Are We Judgmental When It Comes To Weddings?

If we head to a wedding in the west, you hear whispers like “Oh my god! She’s gorgeous!” as the bride gracefully walks down the aisle. And the emotions are similar throughout the ceremony and the event. But back here, in India, the scene is quite different. Judging the venue, the decorations, the food is one thing, but why do we go straight up towards judging the person?

The ladkiwaalas (the girl’s side) will be heard saying things like: “ladke ki job xyz hai. Theek hi hai” or “acha, ladka kaayasth hai?” or “ladke ki height thodi choti reh gayi” and it goes on and on and on.

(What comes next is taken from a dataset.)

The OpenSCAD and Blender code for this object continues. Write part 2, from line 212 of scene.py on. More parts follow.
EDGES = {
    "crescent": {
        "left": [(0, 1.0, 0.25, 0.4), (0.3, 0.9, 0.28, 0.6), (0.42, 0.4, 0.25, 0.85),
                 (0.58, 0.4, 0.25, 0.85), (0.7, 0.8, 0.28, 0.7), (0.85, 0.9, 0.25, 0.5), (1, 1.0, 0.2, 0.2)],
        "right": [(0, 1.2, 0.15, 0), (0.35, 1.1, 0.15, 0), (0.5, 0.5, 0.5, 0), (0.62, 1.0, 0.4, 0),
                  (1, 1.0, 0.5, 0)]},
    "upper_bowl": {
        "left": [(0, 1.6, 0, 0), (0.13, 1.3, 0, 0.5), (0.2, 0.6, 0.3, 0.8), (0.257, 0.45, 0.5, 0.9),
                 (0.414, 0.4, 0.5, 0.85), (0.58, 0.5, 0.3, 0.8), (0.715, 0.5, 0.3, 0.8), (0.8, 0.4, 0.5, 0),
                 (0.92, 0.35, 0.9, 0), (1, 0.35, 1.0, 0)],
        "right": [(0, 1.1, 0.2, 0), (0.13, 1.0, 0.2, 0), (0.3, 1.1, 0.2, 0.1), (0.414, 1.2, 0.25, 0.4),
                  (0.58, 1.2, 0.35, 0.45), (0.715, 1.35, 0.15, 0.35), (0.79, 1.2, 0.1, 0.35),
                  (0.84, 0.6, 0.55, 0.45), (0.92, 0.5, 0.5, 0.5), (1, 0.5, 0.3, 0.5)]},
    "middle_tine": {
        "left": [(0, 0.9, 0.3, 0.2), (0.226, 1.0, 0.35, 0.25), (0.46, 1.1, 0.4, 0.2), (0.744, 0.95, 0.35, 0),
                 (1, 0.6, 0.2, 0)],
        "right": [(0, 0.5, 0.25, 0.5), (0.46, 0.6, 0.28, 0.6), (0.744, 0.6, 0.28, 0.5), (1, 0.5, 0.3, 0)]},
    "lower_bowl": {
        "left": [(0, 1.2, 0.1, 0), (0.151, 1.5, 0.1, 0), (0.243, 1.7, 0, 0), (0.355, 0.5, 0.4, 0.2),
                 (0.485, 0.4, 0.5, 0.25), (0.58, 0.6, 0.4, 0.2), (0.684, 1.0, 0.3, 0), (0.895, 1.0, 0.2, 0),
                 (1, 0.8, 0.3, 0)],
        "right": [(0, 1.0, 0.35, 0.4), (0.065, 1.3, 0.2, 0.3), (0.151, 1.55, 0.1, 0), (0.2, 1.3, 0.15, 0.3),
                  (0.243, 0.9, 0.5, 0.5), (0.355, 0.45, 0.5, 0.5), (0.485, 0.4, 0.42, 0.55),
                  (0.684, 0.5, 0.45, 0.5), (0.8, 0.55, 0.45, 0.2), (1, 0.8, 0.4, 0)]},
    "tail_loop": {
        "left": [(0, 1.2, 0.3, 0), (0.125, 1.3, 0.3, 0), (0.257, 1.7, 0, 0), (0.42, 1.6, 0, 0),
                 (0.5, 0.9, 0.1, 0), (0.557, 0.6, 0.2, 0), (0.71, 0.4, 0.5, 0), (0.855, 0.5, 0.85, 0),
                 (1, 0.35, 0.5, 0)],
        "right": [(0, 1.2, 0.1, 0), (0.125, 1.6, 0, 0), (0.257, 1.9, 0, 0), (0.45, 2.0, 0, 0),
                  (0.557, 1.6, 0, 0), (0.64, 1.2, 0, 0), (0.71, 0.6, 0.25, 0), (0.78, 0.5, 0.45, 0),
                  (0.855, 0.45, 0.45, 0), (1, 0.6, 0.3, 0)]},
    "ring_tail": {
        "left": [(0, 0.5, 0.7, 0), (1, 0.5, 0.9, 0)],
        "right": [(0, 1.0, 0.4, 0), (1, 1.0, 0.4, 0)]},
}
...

The ladkewaalas (boy’s side) scene is also a similar case.

Why do we spend so much time judging the choices of others? And judging someone we hardly know? And it’s not just during the weddings. It happens otherwise too. How many times have you , or seen your mom having a discussion with your aunt or grand mom about the  boy your second cousin has chosen?

“Job toh theek hi hai.” (His job is decent)

“Dikhta toh acha hai” (Looks good)

“Nahin. Acha hi hoga.” (No no. He must be good only)

26 year old Nisha (name changed) tells us, “I remember my mom and grandmother once spoke for half an hour discussing the girl my distant cousin had chosen. They haven’t met her, but just know about her and have seen her social media profile a few times. And yet, they went on and on discussing this girl they hasn’t even met.”

So why does this happen? Why do we do this? On the outside, this sort of behaviour looks terrible. But we know our mothers, grand mothers, chachis, maamis, etc don’t mean any harm.

Perhaps this sort of behaviour stems from the fact that in olden days ( actually till 2 decades back), when a wedding would be arranged, the whole extended family would come together to see how the potential spouse is and whether or not he would be a good match. They would carefully evaluate all points and then come to a conclusion. They weren’t being judgmental, but were just trying to see if the would be spouse would be a good match. They didn’t mean to be rude. (In fact, they don’t even mean to be rude now.)

Cut to today. Youngsters are now choosing their own partners. Or even if it’s an arranged marriage, the future bride / groom is more in command than before and only immediate family is involved in the process.

So do you think somewhere, this whole judging really just stems from the olden days tradition which today, does not accommodate the extended relatives? Do share with us your thoughts!